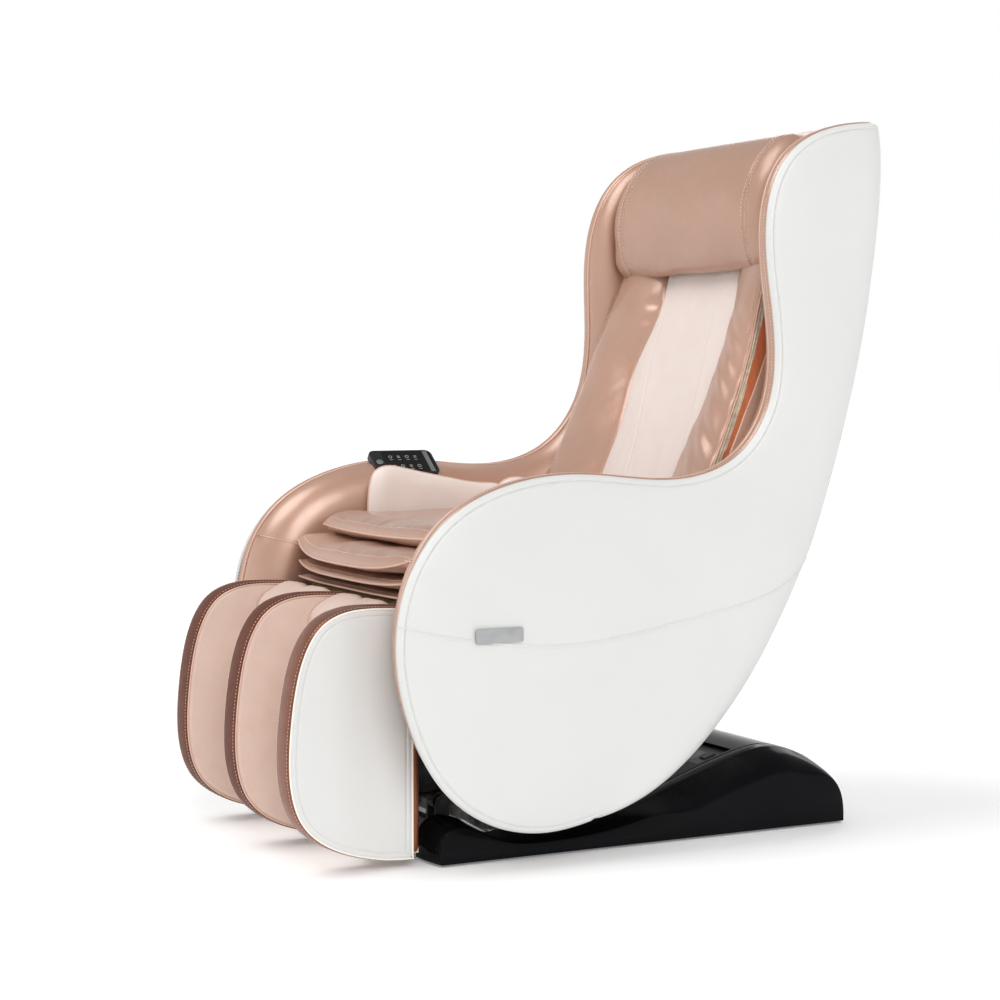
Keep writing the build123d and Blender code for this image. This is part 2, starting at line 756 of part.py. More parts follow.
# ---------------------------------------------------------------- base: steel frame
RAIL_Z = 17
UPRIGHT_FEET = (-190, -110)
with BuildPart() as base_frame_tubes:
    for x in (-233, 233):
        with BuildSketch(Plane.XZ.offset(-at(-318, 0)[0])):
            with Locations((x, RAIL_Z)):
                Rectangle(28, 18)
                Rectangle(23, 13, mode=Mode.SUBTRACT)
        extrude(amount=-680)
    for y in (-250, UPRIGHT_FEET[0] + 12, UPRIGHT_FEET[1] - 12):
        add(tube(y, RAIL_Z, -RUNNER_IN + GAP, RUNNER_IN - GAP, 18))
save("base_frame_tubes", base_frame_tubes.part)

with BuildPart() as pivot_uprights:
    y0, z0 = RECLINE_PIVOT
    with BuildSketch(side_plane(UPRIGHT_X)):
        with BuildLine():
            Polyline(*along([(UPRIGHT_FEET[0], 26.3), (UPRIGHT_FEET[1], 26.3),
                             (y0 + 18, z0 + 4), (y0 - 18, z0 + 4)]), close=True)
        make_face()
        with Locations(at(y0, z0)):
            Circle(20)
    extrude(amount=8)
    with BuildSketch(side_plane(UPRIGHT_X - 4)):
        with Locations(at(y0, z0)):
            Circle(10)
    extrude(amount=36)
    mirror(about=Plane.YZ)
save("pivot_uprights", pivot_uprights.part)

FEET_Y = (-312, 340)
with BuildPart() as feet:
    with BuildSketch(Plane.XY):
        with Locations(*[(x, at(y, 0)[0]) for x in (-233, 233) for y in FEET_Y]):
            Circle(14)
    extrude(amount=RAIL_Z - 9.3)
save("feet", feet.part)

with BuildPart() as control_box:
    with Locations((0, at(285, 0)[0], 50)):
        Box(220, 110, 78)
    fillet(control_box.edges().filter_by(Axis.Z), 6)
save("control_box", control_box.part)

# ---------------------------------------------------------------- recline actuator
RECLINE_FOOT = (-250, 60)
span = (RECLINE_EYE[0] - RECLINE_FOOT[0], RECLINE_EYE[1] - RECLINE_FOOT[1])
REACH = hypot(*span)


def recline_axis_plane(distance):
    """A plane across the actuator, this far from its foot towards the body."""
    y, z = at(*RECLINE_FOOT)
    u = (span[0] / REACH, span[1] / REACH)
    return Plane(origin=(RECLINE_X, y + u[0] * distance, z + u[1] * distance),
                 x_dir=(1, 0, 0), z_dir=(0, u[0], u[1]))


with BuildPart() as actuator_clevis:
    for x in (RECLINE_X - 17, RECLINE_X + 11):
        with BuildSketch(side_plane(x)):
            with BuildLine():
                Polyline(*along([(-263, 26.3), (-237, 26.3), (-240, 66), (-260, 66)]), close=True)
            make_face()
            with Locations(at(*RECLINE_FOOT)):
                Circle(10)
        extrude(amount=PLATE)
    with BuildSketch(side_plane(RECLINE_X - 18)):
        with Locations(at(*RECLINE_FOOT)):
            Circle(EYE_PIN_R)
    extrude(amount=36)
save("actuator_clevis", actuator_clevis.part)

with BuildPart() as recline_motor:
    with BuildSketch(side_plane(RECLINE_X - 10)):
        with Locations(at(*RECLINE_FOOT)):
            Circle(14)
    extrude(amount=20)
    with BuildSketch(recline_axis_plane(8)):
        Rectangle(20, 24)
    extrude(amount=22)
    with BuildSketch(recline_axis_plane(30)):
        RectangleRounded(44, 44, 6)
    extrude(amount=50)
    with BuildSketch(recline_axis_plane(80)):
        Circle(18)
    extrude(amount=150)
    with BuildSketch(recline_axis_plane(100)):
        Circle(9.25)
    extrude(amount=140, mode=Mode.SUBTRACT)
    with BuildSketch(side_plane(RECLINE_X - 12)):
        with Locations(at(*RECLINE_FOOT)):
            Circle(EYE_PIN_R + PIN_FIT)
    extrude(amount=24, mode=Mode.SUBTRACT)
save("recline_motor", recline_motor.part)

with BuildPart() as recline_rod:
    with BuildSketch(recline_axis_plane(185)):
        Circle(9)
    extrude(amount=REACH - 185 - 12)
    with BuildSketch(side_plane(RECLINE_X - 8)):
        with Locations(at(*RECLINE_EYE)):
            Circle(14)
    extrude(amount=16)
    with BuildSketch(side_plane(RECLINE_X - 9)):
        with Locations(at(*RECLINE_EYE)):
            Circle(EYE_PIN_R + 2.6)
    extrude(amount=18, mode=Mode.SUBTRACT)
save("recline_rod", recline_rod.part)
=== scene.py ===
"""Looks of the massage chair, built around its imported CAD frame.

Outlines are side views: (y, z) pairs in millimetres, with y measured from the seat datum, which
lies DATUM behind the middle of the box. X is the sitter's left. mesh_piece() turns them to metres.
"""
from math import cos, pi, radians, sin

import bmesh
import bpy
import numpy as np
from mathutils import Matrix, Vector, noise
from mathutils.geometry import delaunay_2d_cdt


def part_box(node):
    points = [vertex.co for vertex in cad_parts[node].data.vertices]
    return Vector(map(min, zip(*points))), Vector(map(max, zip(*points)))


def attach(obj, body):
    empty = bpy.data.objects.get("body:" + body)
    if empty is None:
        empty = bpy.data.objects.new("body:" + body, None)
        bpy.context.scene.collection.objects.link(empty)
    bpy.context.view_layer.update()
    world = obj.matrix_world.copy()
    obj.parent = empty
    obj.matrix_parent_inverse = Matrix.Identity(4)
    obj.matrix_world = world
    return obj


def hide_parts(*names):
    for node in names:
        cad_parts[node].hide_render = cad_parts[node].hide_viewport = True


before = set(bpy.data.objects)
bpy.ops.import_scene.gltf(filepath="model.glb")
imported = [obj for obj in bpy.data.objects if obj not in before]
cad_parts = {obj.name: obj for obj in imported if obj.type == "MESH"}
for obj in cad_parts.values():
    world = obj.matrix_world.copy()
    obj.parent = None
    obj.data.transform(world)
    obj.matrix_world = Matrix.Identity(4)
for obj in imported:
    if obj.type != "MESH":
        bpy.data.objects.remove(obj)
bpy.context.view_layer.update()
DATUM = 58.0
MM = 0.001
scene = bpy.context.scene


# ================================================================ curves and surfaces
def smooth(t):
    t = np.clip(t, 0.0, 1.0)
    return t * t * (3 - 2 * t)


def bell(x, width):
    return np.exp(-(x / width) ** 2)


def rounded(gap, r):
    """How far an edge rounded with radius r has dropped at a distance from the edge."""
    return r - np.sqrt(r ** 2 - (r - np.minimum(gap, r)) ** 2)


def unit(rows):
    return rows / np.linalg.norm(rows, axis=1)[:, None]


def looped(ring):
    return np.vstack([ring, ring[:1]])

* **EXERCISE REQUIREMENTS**
Tell how many lines above contain the word "imported". Give the number alone.

* **THE RESULT**
4